KOMPAS.com - Suami dan istri memang perlu menjadi satu tim yang kompak dalam mengarungi pernikahan.
Sayangnya, kekompakan tersebut terkadang bisa membuat kita tak lagi merasa sebagai sebuah individu, namun sebuah unit.
Perasaan itu dapat timbul karena kita terlalu tergantung dengan pasangan atau mengalami ketergantungan emosional.
Dalam konteks pernikahan, ketergantungan emosional adalah keadaan di mana harga diri seseorang menjadi terlalu terikat dengan tindakan dan perhatian pasangannya.
Walau pasangan bisa menyediakan perhatian yang kita butuhkan, namun lama kelamaan "targetnya" menjadi tinggi dan mungkin sulit dicapai.
Yang harus digarisbawahi adalah ketergantungan emosional dan kedekatan emosional adalah dua hal yang berbeda.
Ana Jovanovic, seorang psikolog klinis, mengatakan kedekatan emosional menyiratkan pemberian dan penerimaan.
Menurutnya, kita harus sadar bahwa pasangan kita bukan manusia sempurna dan bisa membuat pilihan berbeda, memiliki kebutuhan sendiri dan dapat merasa kecewa atau sedih.
Pasangan juga ingin memiliki waktu untuk diri sendiri atau bersama teman-temannya.
Baca juga: Survei, Pria Cenderung Memaafkan jika Pasangan Selingkuh?
Berbeda halnya dengan ketergantungan emosional yang sifatnya konstan, kuat dan hanya dapat diberikan oleh pasangan.
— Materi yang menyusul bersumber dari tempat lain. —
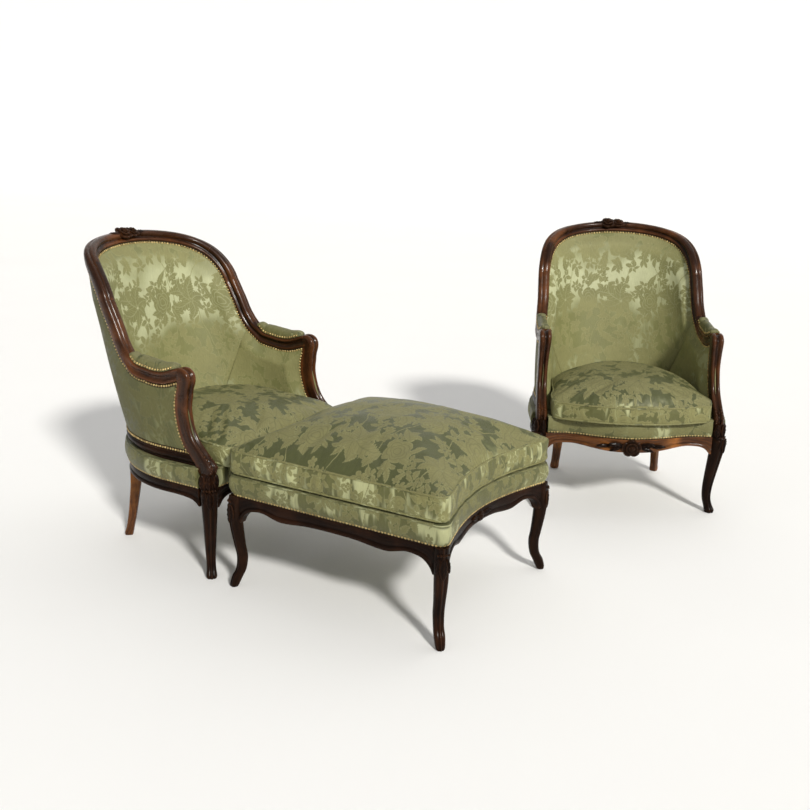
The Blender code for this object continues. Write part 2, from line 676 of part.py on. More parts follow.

Yang paling parah, ekspresi emosi pasangan pun makin lama jadi makin terbatas.
"Pasangannya lalu tidak diijinkan marah, untuk menyepi sejenak atau menghabiskan waktu dengan orang lain," kata Jovanovic.
Kita pun akan berubah menjadi orang yang manja, bergantung penuh, dan posesif
Jovanovic mengibaratkan kondisi ini seperti ketika kita memiliki telur dalam satu keranjang.
Ketika kita bergantung pada seseorang, rasanya seperti kita memiliki semua telur dalam satu keranjang. Kita pun mulai sibuk mencari tanda-tanda peringatan bahwa telur-telur itu berada dalam bahaya.